Case ID: f-supp_64/html/0347-01.html
Source: Caselaw Access Project
Author: {"author": "BARKSDALE, District Judge.", "license": "Public Domain", "url": "https://static.case.law/"}
Date Created: 2024-08-24T03:29:51.129683

WALLING, Administrator of Wage and Hour Division, U. S. Dept. of Labor, v. CLINCHFIELD COAL CORPORATION.
    Civil Action No. 70.
    District Court, W. D. Virginia, at Abingdon.
    Feb. 4, 1946.
    Lemuel H. Davis, Regional Atty., William R. Allcott, Associate Atty., and James B. Leist, Associate Atty., all of Richmond, Va. (Douglas B. Maggs, Sol. of Labor, William S. Tyson, Acting Sol. of Labor, Archibald Cox, Associate Sol., and Jeter S. Ray, Asst. Sol., United States Department of Labor, all of Washington, D. C., on the brief), for plaintiff.
    William A. Stuart (of Penn, Stuart & Phillips), of Abingdon, Va., and A. G. Lively (of Burns & Lively), of Lebanon, Va., for defendant.
   BARKSDALE, District Judge.

Pursuant to the provisions of Federal Rules of Civil Procedure, Rule 52(a), 28 U.S.C.A. following section 723c, the Court sets out its findings of fact and conclusions of law as follows :

Statement of the Case.

On March 29, 1943, this action was instituted by L. Metcalfe Walling, Administrator of the Wage and Hour Division, United States Department of Labor, against the defendant, Clinchfield Coal Corporation, a T\ .rginia corporation having its principal office at Dante, Russell County, Virginia, within the jurisdiction of this Court, for the purpose of obtaining an injunction against the defendant, enjoining it from violating certain provisions of Section 15 of the Fair Labor Standards Act of 1938, 29 U.S.C.A. § 201 et seq., hereinafter called the “Act.” Plaintiff alleged that defendant had violated the provisions of the Act with reference to maximum hours of work and the keeping of records, and that therefore he was entitled to an injunction under Section 17 of the Act.

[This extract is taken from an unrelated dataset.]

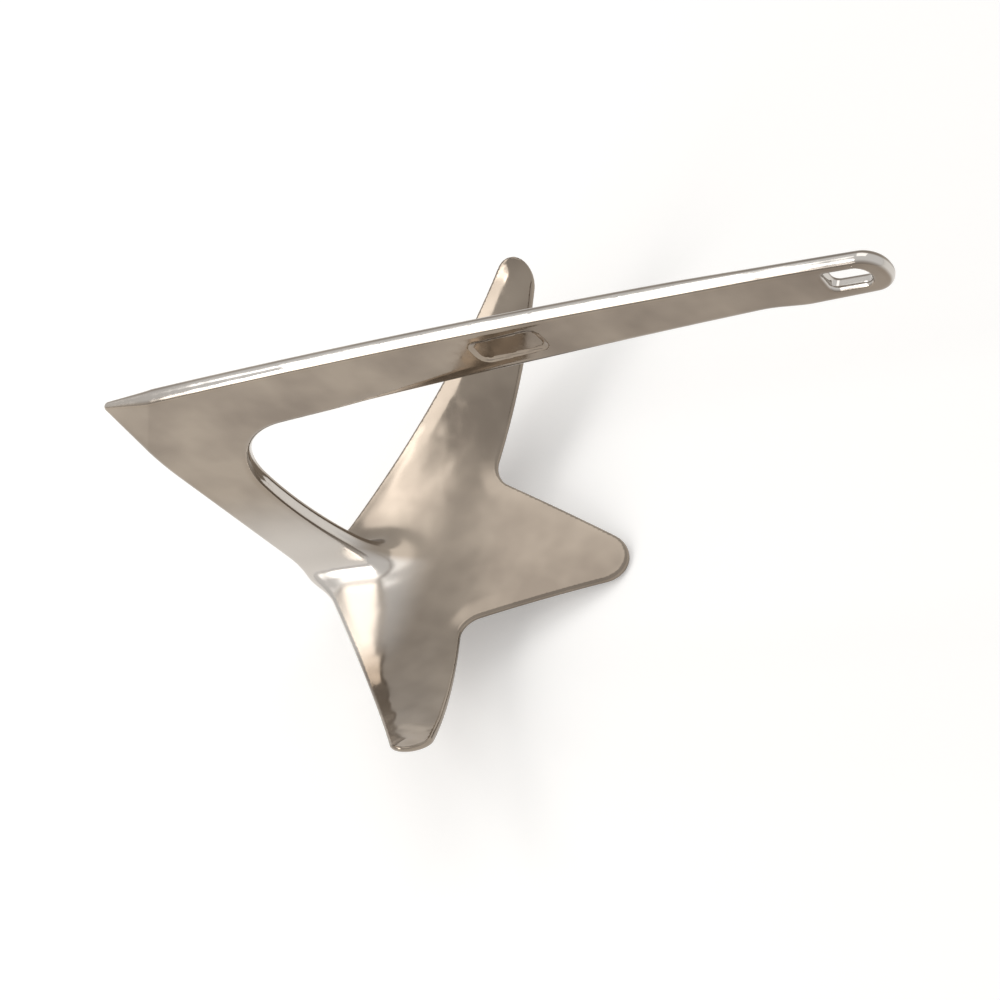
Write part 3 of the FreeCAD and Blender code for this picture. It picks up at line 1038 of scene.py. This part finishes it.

On April 16, 1943, defendant filed its written motion for a bill of particulars. Although the complaint is in the most general terms, containing no allegations of specific violations of the Act, plaintiff vigorously opposed defendant’s motion for a bill of particulars. Oral argument upon the motion was heard by the Court, and written memoranda of argument and authorities were filed by both plaintiff and defendant and considered by the court.

On July 20, 1943, the Court entered an order requiring plaintiff to file a bill of particulars, and pursuant to this order plaintiff filed his bill of particulars on October 6, 1943.

Thereafter, on January 11, 1944, defendant filed its answer, admitting plaintiff’s jurisdictional allegations, but denying any violations of the Act and alleging that, if any violations occurred, they had been inadvertent, that certainly no violations were presently occurring, nor would any violations occur thereafter, and that therefore no injunction should issue.

Depositions were taken on behalf of the plaintiff, and a pretrial conference was held at Roanoke on June 16, 1944. Thereafter, evidence on behalf of both plaintiff and defendant was heard in open court at Abing-don, beginning October 9, 1944, and concluding October 17, 1944, leave being granted to both sides to file briefs.

On January 16, 1945, plaintiff filed his brief, on August 3, 1945, defendant’s brief was filed, and-on September 1, 1945, plaintiff filed his reply brief.

Preliminary Facts.

The defendant, a Virginia corporation having its office and principal place of business within this District, is, and was at all times mentioned in the complaint, engaged in the mining, sale and distribution of bituminous coal. Defendant operated at Clinchco, three mines (Nos. 7, 8, and 9), and at Dante, three mines (Nos. 2, 3, and 52), and in all its operations employed approximately, and usually in excess of, two thousand men. A substantial quantity of the coal produced by these employees was produced for, sold and transported in interstate commerce, the coverage of the Act not being denied by defendant. In the operation of its coal mines, defendant followed the methods of mining and shipping prevalent in that section of Virginia.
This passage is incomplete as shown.